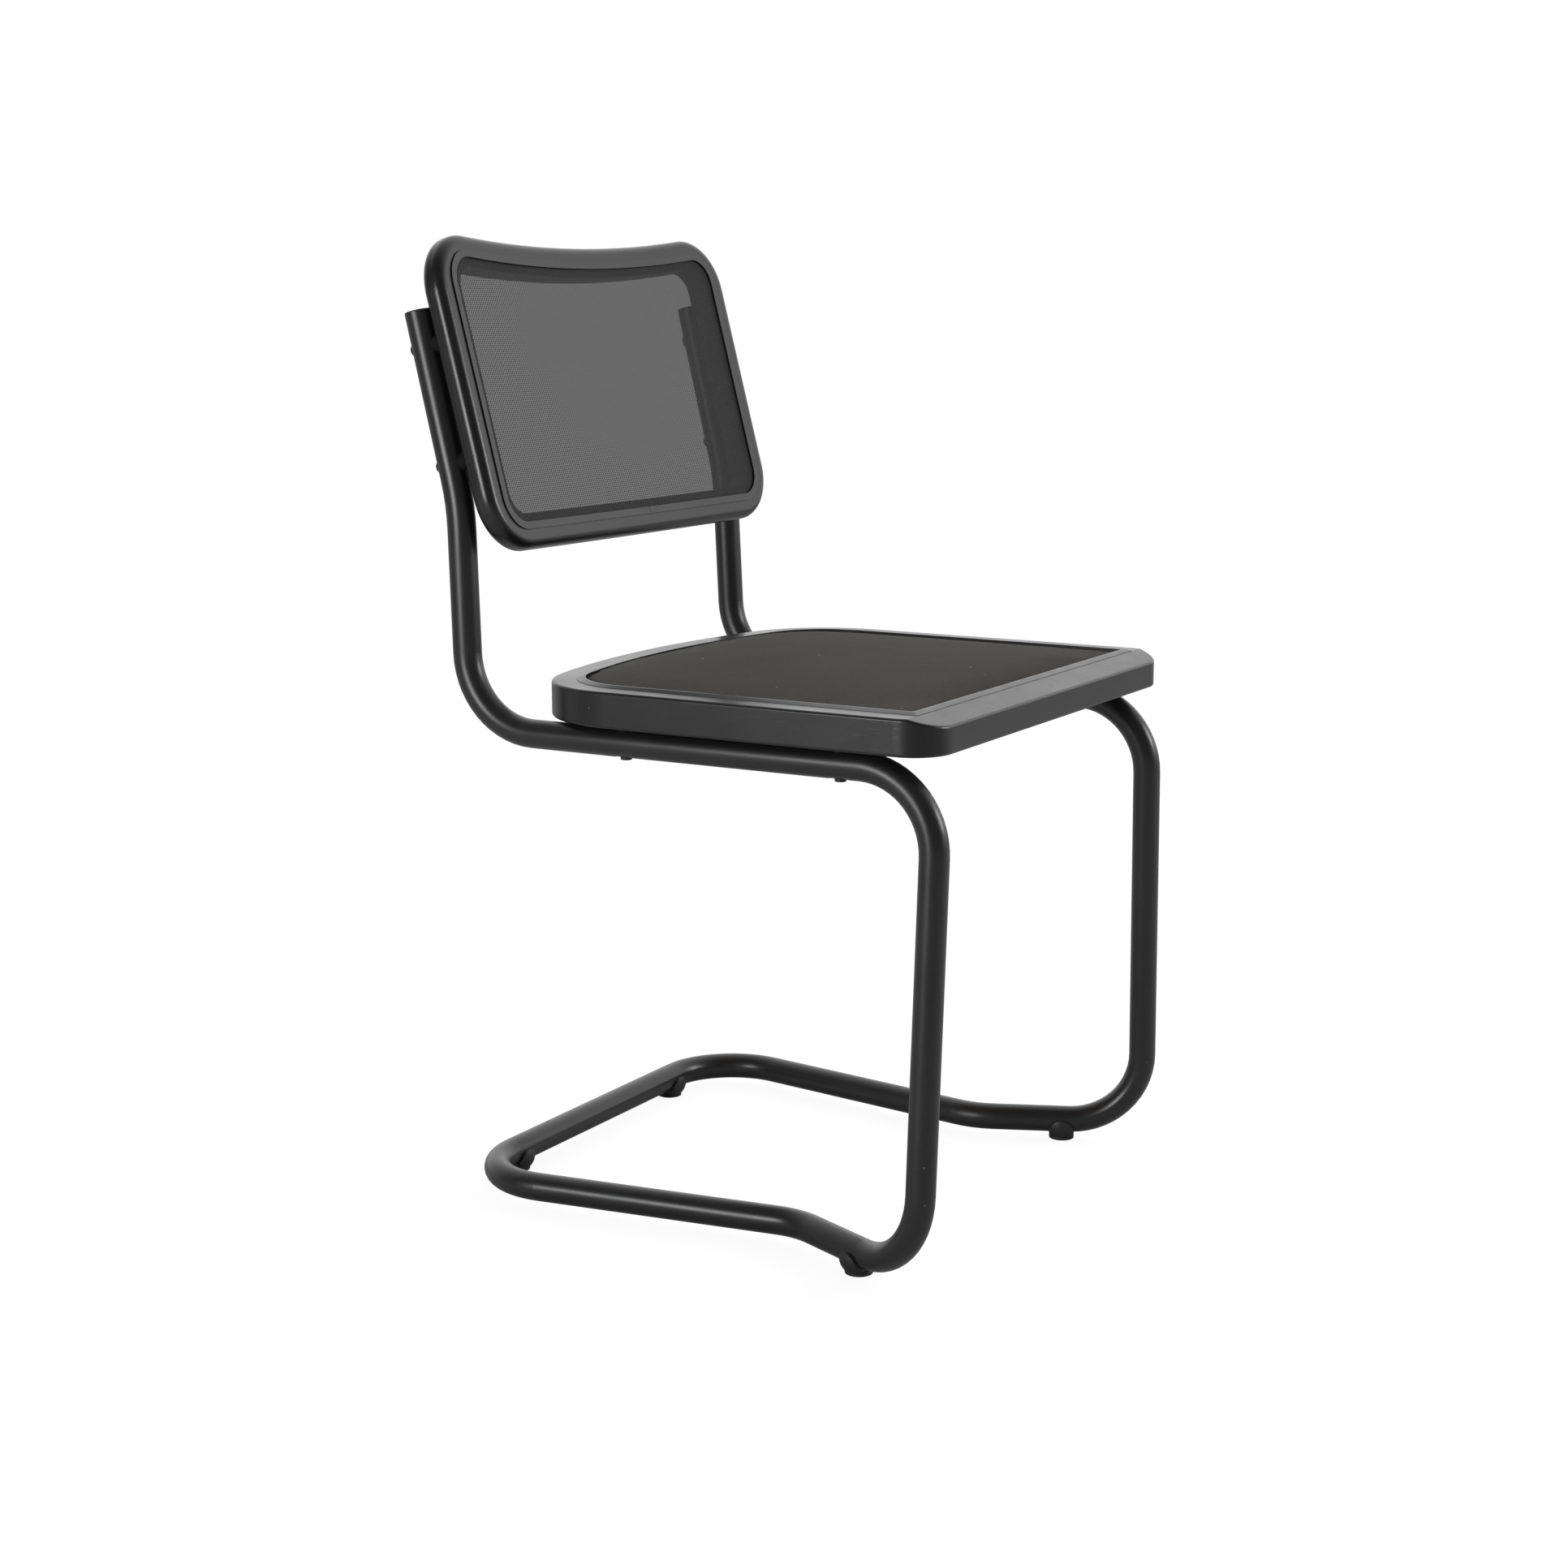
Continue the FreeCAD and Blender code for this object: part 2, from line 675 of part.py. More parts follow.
def back_block(side_inset, top_inset, bottom_inset, corner):
    """A deep block with the outline of the back, drawn in by insets."""
    half = back_half - side_inset
    arc_radius = top_arc_radius + top_inset
    arc_centre = back_top_middle + top_arc_radius
    side_top = arc_centre - math.sqrt(arc_radius ** 2 - half ** 2)
    bottom = -back_bottom + bottom_inset
    top_left = Vector(-half, -REACH, side_top)
    top_right = Vector(half, -REACH, side_top)
    low_left = Vector(-half, -REACH, bottom)
    low_right = Vector(half, -REACH, bottom)
    outline = Part.Wire([
        Part.Arc(top_left, Vector(0, -REACH, arc_centre - arc_radius), top_right).toShape(),
        Part.LineSegment(top_right, low_right).toShape(),
        Part.LineSegment(low_right, low_left).toShape(),
        Part.LineSegment(low_left, top_left).toShape(),
    ])
    block = Part.Face(outline).extrude(Vector(0, 2 * REACH, 0))
    return rounded_edges(block, corner, lambda edge: edge.BoundBox.YLength > REACH)


def slab(front, rear):
    """The curved layer between two depths, measured from the middle of the wood."""
    length = 4 * back_bottom
    start = Vector(0, -slab_radius, -length / 2)
    up = Vector(0, 0, 1)
    outer = Part.makeCylinder(slab_radius + rear, length, start, up)
    inner = Part.makeCylinder(slab_radius + front, length, start, up)
    near = Part.makeBox(2 * (REACH + back_half), 2 * REACH, length,
                        Vector(-REACH - back_half, -REACH, -length / 2))
    return outer.cut(inner).common(near)


def back_layer(side_inset, top_inset, bottom_inset, corner, front, rear):
    """A curved plate with the outline of the back between two depths."""
    return back_block(side_inset, top_inset, bottom_inset, corner).common(slab(front, rear))


def back_inside(extra, front, rear, corner):
    """A curved plate inside the groove line of the back, drawn in by extra."""
    return back_layer(back_stile_inset + extra, back_top_inset + extra,
                      back_bottom_inset + extra, corner, front, rear)


def back_ring():
    """The whole back frame, in its own upright place, before it is parted."""
    half = back_thickness / 2
    plate = back_layer(0, 0, 0, back_corner, -half, half)
    wide_faces = sorted(plate.Faces, key=lambda face: face.Area)[-2:]
    rim = [edge for face in wide_faces for edge in face.OuterWire.Edges]
    plate = plate.makeFillet(back_edge_round, rim)
    inset = back_spline_width + back_ledge_width
    opening = back_block(back_stile_inset + inset, back_top_inset + inset,
                         back_bottom_inset + inset, back_opening_corner)
    plate = plate.cut(opening)
    groove_rear = -half + back_groove_depth
    front = -half - back_thickness / 4
    groove = back_inside(0, front, groove_rear, back_groove_corner)
    groove = groove.cut(back_inside(back_spline_width, front - 1, groove_rear + 1,
                                    back_ledge_corner))
    ledge = back_inside(back_spline_width, front, -half + back_ledge_drop, back_ledge_corner)
    return plate.cut(groove).cut(ledge)


def back_mitre(level):
    """The wedge that holds the top rail (level 1) or the bottom rail (level -1)."""
    if level > 0:
        outer = back_top_middle + back_top_rise
        inner = outer - back_corner
    else:
        outer = -back_bottom
        inner = outer + back_corner
    step = outer - inner
    far = outer + step
    deep = inner - step
    side = back_half + back_corner
    narrow = back_half - 2 * back_corner
    outline = Part.makePolygon([
        Vector(-side, -REACH, far), Vector(side, -REACH, far),
        Vector(narrow, -REACH, deep), Vector(-narrow, -REACH, deep),
        Vector(-side, -REACH, far),
    ])
    return Part.Face(outline).extrude(Vector(0, 2 * REACH, 0))


def make_back_frame():
    """Two rails and two stiles, mitred at the corners, and what fixes them."""
    frame = back_frame_placement()
    ring = back_ring()
    dowels = []
    for side in SIDES:
        for level in (-1, 1):
            outer_z = back_top_middle + back_top_rise if level > 0 else -back_bottom
            inset = back_corner * back_dowel_share
            x = side * (back_half - inset)
            depth = math.sqrt(slab_radius ** 2 - x ** 2) - slab_radius
            centre = Vector(x, depth + back_dowel_depth, outer_z - level * inset)
            across = Vector(side, 0, -level).normalize()
            start = centre - across * (dowel_length / 4)
            dowels.append(round_bar(start, across, dowel_diameter / 3, dowel_length / 2))
    for dowel in dowels:
        ring = ring.cut(dowel)
    ring.Placement = frame
    world_dowels = [moved(dowel, frame) for dowel in dowels]
    inserts, holes = make_back_screws(ring)
    for hole in holes:
        ring = ring.cut(hole)
    top_wedge = moved(back_mitre(1), frame)
    bottom_wedge = moved(back_mitre(-1), frame)
    nodes["back_top_rail"] = ring.common(top_wedge)
    nodes["back_bottom_rail"] = ring.common(bottom_wedge)
    stiles = ring.cut(top_wedge).cut(bottom_wedge).Solids
    stiles.sort(key=lambda solid: solid.CenterOfMass.x)
    nodes["back_stile_left"] = stiles[0]
    nodes["back_stile_right"] = stiles[-1]
    nodes["back_dowels"] = group(world_dowels)
    nodes["back_inserts"] = group(inserts)


def moved(shape, placement):
    """A copy of a shape in another place."""
    copy = shape.copy()
    copy.Placement = placement
    return copy


def make_back_screws(ring):
    """Screws from behind the uprights, spacers between tube and stile, inserts in the stiles."""
    screws = []
    spacers = []
    inserts = []
    holes = []
    reach = 3 * tube_diameter
    for place in back_screw_places():
        ray = Part.makeLine(place, place + upright_front * reach)
        crossing = ring.common(ray)
        rear_face = min((point.Point - place).dot(upright_front) for point in crossing.Vertexes)
        under = place - upright_front * (tube_radius - dimple_depth)
        grip = rear_face + tube_radius - dimple_depth + back_screw_grip - screw_tip_gap
        screws.append(screw(under, upright_front, back_screw_diameter, grip))
        hole = back_screw_diameter / 2 + shank_clearance
        length = rear_face + screw_head_height
        bar = round_bar(place, upright_front, spacer_diameter / 2, length)
        bar = bar.cut(round_bar(place, upright_front, hole, length))
        seat = place + upright_front * rear_face
        sleeve, body = threaded_insert(seat, upright_front, back_screw_diameter, back_screw_grip)
        spacers.append(bar.cut(tube_bar).cut(ring).cut(body))
        inserts.append(sleeve)
        mouth = round_bar(seat, -upright_front, hole, screw_head_height)
        holes.append(body.fuse(mouth))
    nodes["back_screws"] = group(screws)
    nodes["back_spacers"] = group(spacers)
    return inserts, holes


def make_back_panel():
    """The mesh, stretched over the frame, and the spline that holds it."""
    frame = back_frame_placement()
    face = -back_thickness / 2
    mesh_rear = face + back_ledge_drop - soft_gap
    mesh_front = mesh_rear - mesh_thickness
    mesh = back_inside(back_spline_width + soft_gap, mesh_front, mesh_rear, back_ledge_corner)
    nodes["back_mesh"] = moved(mesh, frame)
    rear = face + back_groove_depth
    front = face - back_spline_proud
    strip = back_inside(slide_gap, front, rear, back_groove_corner)
    strip = strip.cut(back_inside(back_spline_width - slide_gap, front - 1, rear + 1,
                                  back_ledge_corner))
    seam = Part.makeBox(spline_butt_gap, 2 * REACH, back_bottom,
                        Vector(spline_butt_x, -REACH, -back_bottom - REACH / 2))
    nodes["back_spline"] = moved(strip.cut(seam), frame)


def write_nodes():
    """Moves the chair over the origin, tests every node and writes one file for each."""
    whole = Part.Compound(list(nodes.values()))
    box = whole.optimalBoundingBox(False)
    shift = Vector(-box.Center.x, -box.Center.y, -box.ZMin)
    print("shift", shift, "size", box.XLength, box.YLength, box.ZLength)
    os.makedirs("parts", exist_ok=True)
    for name, shape in nodes.items():
        shape = shape.copy()
        shape.translate(shift)
        print(name, "solids", len(shape.Solids), "volume", round(shape.Volume),
              "valid", shape.isValid())
        shape.exportStep("parts/" + name + ".step")


make_tube_frame()
make_upright_plugs()
make_glides()
make_seat_frame()
make_seat_upholstery()
make_back_frame()
make_back_panel()
write_nodes()
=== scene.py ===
# %% [markdown]
# # A cantilever dining chair in black
# One steel tube is bent into base, seat rails and back uprights. A wooden seat frame holds a
# padded, fabric-covered panel, and a slightly curved wooden back frame holds a stretched net.
# The construction model is loaded first. It gives every piece its size and place, in metres,
# so this script only adds finishes and remodels the soft pieces.

# %% Load the construction model
import bpy
import math
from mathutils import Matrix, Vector


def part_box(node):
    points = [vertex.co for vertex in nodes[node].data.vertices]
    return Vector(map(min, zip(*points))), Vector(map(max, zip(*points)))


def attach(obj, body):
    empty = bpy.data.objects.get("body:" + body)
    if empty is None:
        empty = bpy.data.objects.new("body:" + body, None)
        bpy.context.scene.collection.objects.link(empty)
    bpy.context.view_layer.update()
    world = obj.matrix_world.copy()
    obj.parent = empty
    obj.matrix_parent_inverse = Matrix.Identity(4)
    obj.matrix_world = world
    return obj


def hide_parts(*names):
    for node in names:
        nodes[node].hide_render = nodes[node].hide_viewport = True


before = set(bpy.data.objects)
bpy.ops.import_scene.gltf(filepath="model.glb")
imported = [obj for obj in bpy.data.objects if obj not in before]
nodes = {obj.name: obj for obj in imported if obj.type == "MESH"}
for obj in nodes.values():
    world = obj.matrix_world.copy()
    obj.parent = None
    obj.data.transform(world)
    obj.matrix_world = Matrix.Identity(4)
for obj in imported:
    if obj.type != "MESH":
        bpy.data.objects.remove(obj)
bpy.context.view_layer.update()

MM = 0.001

# %% [markdown]
# ## The camera
# The photograph was taken from the left front, a little above the seat, with a long lens.
# A camera is added at that place and aimed along its line of sight, with no shift and no
# depth of field, so that it can be moved round the chair without side effects.

# %% Camera
CAMERA_PLACE = Vector((-2.0569, -1.16947, 0.8113))
CAMERA_AZIMUTH = math.radians(-60.06)
CAMERA_ELEVATION = math.radians(10.66)
LENS = 60.63
SENSOR_WIDTH = 36

sight = Vector((-math.sin(CAMERA_AZIMUTH) * math.cos(CAMERA_ELEVATION),
                math.cos(CAMERA_AZIMUTH) * math.cos(CAMERA_ELEVATION),
                -math.sin(CAMERA_ELEVATION)))
bpy.ops.object.camera_add(location=CAMERA_PLACE,
                          rotation=sight.to_track_quat("-Z", "Y").to_euler())
camera = bpy.context.object
camera.data.lens = LENS
camera.data.sensor_width = SENSOR_WIDTH
bpy.context.scene.camera = camera
bpy.context.scene.view_settings.view_transform = "Standard"
print("camera looks along", sight)

# %% [markdown]
# ## Small helpers for materials
# A material is a graph of nodes. These helpers add a node, join two sockets and write a sum,
# so that the materials below read like a recipe. Each takes sockets or plain values.

# %% Helpers: nodes and sums
def add_node(tree, kind, **settings):
    node = tree.nodes.new(kind)
    for name, value in settings.items():
        setattr(node, name, value)
    return node


def feed(tree, source, socket):
    """Joins a socket to another, or writes a plain value into it."""
    if isinstance(source, bpy.types.NodeSocket):
        tree.links.new(source, socket)
    else:
        socket.default_value = source


def feed_all(tree, sources, sockets):
    for source, socket in zip(sources, sockets):
        feed(tree, source, socket)


def formula(tree, operation, *terms):
    node = add_node(tree, "ShaderNodeMath", operation=operation)
    feed_all(tree, terms, node.inputs)
    return node.outputs[0]


def vector_formula(tree, operation, *terms):
    """The same for places. A length or a dot product comes out as a number."""
    node = add_node(tree, "ShaderNodeVectorMath", operation=operation)
    feed_all(tree, terms, node.inputs)
    return node.outputs["Value" if operation in ("LENGTH", "DOT_PRODUCT") else "Vector"]


def weighted_sum(tree, *parts):
    """Adds up pairs of a value and its weight."""
    total = 0.0
    for value, weight in parts:
        total = formula(tree, "ADD", total, formula(tree, "MULTIPLY", value, weight))
    return total


def spread(tree, value, low, high, new_low=0.0, new_high=1.0):
    """Maps low..high onto new_low..new_high, clamped."""
    node = add_node(tree, "ShaderNodeMapRange")
    feed_all(tree, (value, low, high, new_low, new_high), node.inputs)
    return node.outputs[0]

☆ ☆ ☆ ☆

Direction — Within the material above, extract exactly the lines that start at the line containing "make_tube_frame()" and stop after the line containing "obj.matrix_world = Matrix.Identity(4)", and only those.

Solution —
make_tube_frame()
make_upright_plugs()
make_glides()
make_seat_frame()
make_seat_upholstery()
make_back_frame()
make_back_panel()
write_nodes()
=== scene.py ===
# %% [markdown]
# # A cantilever dining chair in black
# One steel tube is bent into base, seat rails and back uprights. A wooden seat frame holds a
# padded, fabric-covered panel, and a slightly curved wooden back frame holds a stretched net.
# The construction model is loaded first. It gives every piece its size and place, in metres,
# so this script only adds finishes and remodels the soft pieces.

# %% Load the construction model
import bpy
import math
from mathutils import Matrix, Vector


def part_box(node):
    points = [vertex.co for vertex in nodes[node].data.vertices]
    return Vector(map(min, zip(*points))), Vector(map(max, zip(*points)))


def attach(obj, body):
    empty = bpy.data.objects.get("body:" + body)
    if empty is None:
        empty = bpy.data.objects.new("body:" + body, None)
        bpy.context.scene.collection.objects.link(empty)
    bpy.context.view_layer.update()
    world = obj.matrix_world.copy()
    obj.parent = empty
    obj.matrix_parent_inverse = Matrix.Identity(4)
    obj.matrix_world = world
    return obj


def hide_parts(*names):
    for node in names:
        nodes[node].hide_render = nodes[node].hide_viewport = True


before = set(bpy.data.objects)
bpy.ops.import_scene.gltf(filepath="model.glb")
imported = [obj for obj in bpy.data.objects if obj not in before]
nodes = {obj.name: obj for obj in imported if obj.type == "MESH"}
for obj in nodes.values():
    world = obj.matrix_world.copy()
    obj.parent = None
    obj.data.transform(world)
    obj.matrix_world = Matrix.Identity(4)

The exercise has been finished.